Late-career recognition was an underlying subject of Barbara Kasten: Stages. The first major survey of Kasten’s work to date, organized by the Institute of Contemporary Art (ICA) at the University of Pennsylvania, positioned Kasten as a leading light in the “present artistic moment.” Given Kasten’s age—she was born in 1936—the show begged several questions, such as, Who gets to be a contemporary artist? When? And why?
In spring of 2015, we approached several other artists who received heightened recognition later in life in an effort to understand how they see their own contemporaneity. One is Barkley L. Hendricks, whose retrospective traveled to the Pennsylvania Academy of the Fine Arts, his alma mater, in 2009, with Center support. (Hendricks passed away in April 2017.)
In the short essay that follows, Hendricks reminisced about his career beginnings and how he resisted the magnetic pull of New York after graduate school. He suggested that whether or not an artist is deemed contemporary is really about who is doing the talking.
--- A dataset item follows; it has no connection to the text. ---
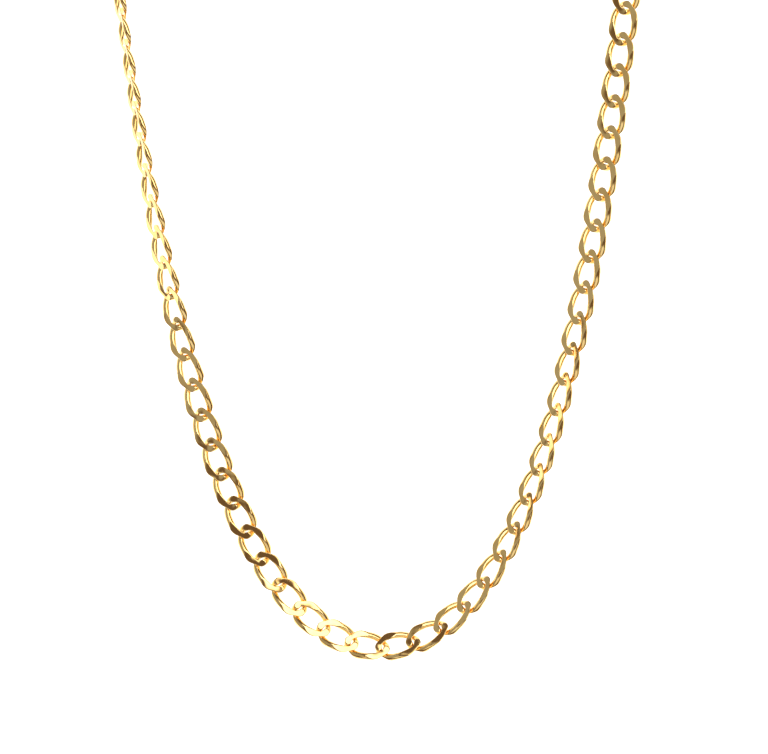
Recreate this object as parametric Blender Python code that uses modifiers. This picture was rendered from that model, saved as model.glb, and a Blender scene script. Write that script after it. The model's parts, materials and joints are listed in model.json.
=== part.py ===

During one of my frequent conversations with visiting professor Lester Johnson while I was a graduate painting student at Yale University from 1970 to 1972, we discussed the New York art scene. Johnson said Gotham City had the “latest of the late syndrome,” by which he meant that the Big Apple was consumed by what was the newest and most up-to-date—or “now”—art works and/or products. This attitude had a correlative in Hollywood, with its star-struck illusions and delusions.
It wasn’t until decades later that I discovered Johnson was actually one of those artists about whom much had been written, and who has been touted as one of the important voices of modern and contemporary art. In other words, he was part of the latest of the late syndrome.
Yale’s close proximity to the city and the presence on campus of Manhattan heavyweights helped to set the stage for a New York state of mind in many of my fellow students. I was less enthralled by the ideas and individuals associated with the perspectives and aura of the Apple. Hailing from Philadelphia, I had been only 90 minutes away from New York during my youth and early adulthood. While other students took regular trips south from New Havento bask in the offerings, I took frequent trips to New Jersey to fulfill my military obligation to the National Guard. En route, I made the Port Authority a way station and creative outpost. It was there that I took many of the photographic studies that were required for the classes I took with Tom Brown and especially Walker Evans. I was learning what went into the making of a photographer. (I suppose with the variety of devices available today, everyone is a photographer.)
No doubt “everything” and “everyone” can be said about what is and is not art, and, more importantly, who gets to be an artist. The early wall images in Africa, France, and elsewhere anointed those practitioners into the club or fellowship of artists as digital images might today. But as to the question of who gets to be a “contemporary” artist, in today’s time and space, it is the written word, in the form of headlines, that is the decider. The hype of the word, the product, and the myth of the artist are nearly interchangeable and almost totally dependent on each other. If one or any are gone, did one or any exist? It’s the tree, sound, and forest scenario. Unquestionably, the exchange of fiduciary respect in the form of market recognition goes a long way to redress this conundrum.
A darling little girl of nine or 10 skipped past me several years ago in the Yale University Art Gallery on the way to her waiting mother at the exit. Just as she reached her mom’s outstretched hand, the girl pointed to a large abstract painting and in a cherubic voice announced to all within earshot, “I could do that!” She was so close to me she turned and smiled before joining her mother. I smiled back and responded, “You sure could, little lady, you sure could.” Perhaps this is the way contemporary artists are made: they just say it or think it, and it is so.